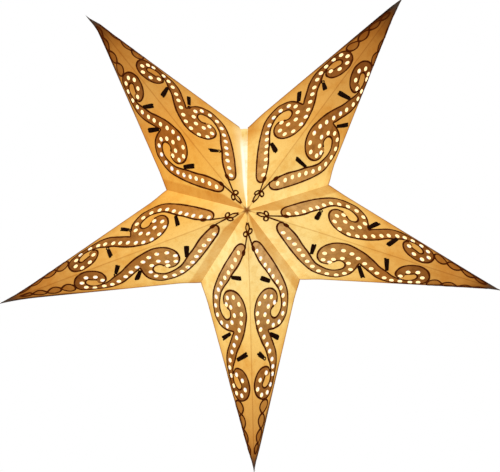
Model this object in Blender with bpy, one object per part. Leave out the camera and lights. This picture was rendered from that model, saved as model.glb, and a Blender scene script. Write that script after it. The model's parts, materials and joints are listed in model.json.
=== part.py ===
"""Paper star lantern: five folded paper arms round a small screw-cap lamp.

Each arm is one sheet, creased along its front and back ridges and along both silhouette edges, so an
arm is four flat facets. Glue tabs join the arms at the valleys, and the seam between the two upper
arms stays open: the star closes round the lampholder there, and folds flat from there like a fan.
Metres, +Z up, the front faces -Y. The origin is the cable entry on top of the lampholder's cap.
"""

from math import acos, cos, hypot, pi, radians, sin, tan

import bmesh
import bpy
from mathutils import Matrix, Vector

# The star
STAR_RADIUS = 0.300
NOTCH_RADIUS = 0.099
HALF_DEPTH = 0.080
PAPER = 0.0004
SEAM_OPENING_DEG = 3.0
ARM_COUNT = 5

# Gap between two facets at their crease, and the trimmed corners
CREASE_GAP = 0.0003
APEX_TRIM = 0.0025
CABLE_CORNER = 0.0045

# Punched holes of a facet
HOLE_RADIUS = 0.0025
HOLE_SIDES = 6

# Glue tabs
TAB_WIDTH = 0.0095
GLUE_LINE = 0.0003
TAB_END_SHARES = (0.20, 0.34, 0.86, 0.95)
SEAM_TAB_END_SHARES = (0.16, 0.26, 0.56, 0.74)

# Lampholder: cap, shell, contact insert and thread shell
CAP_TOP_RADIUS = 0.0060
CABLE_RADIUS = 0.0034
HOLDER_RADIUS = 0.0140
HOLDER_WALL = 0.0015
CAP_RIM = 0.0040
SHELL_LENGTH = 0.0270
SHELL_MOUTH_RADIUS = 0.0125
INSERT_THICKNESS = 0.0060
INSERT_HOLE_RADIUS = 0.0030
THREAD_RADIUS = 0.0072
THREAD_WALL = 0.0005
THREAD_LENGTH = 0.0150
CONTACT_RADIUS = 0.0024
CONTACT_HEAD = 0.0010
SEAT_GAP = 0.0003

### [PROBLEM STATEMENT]
Print the whole listing exactly as it is.

### [CORRECT RESPONSE]
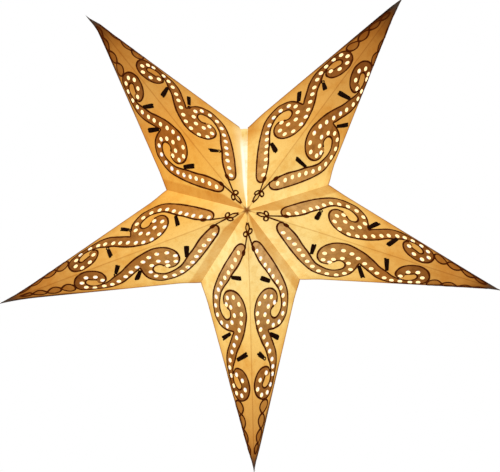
Model this object in Blender with bpy, one object per part. Leave out the camera and lights. This picture was rendered from that model, saved as model.glb, and a Blender scene script. Write that script after it. The model's parts, materials and joints are listed in model.json.
=== part.py ===
"""Paper star lantern: five folded paper arms round a small screw-cap lamp.

Each arm is one sheet, creased along its front and back ridges and along both silhouette edges, so an
arm is four flat facets. Glue tabs join the arms at the valleys, and the seam between the two upper
arms stays open: the star closes round the lampholder there, and folds flat from there like a fan.
Metres, +Z up, the front faces -Y. The origin is the cable entry on top of the lampholder's cap.
"""

from math import acos, cos, hypot, pi, radians, sin, tan

import bmesh
import bpy
from mathutils import Matrix, Vector

# The star
STAR_RADIUS = 0.300
NOTCH_RADIUS = 0.099
HALF_DEPTH = 0.080
PAPER = 0.0004
SEAM_OPENING_DEG = 3.0
ARM_COUNT = 5

# Gap between two facets at their crease, and the trimmed corners
CREASE_GAP = 0.0003
APEX_TRIM = 0.0025
CABLE_CORNER = 0.0045

# Punched holes of a facet
HOLE_RADIUS = 0.0025
HOLE_SIDES = 6

# Glue tabs
TAB_WIDTH = 0.0095
GLUE_LINE = 0.0003
TAB_END_SHARES = (0.20, 0.34, 0.86, 0.95)
SEAM_TAB_END_SHARES = (0.16, 0.26, 0.56, 0.74)

# Lampholder: cap, shell, contact insert and thread shell
CAP_TOP_RADIUS = 0.0060
CABLE_RADIUS = 0.0034
HOLDER_RADIUS = 0.0140
HOLDER_WALL = 0.0015
CAP_RIM = 0.0040
SHELL_LENGTH = 0.0270
SHELL_MOUTH_RADIUS = 0.0125
INSERT_THICKNESS = 0.0060
INSERT_HOLE_RADIUS = 0.0030
THREAD_RADIUS = 0.0072
THREAD_WALL = 0.0005
THREAD_LENGTH = 0.0150
CONTACT_RADIUS = 0.0024
CONTACT_HEAD = 0.0010
SEAT_GAP = 0.0003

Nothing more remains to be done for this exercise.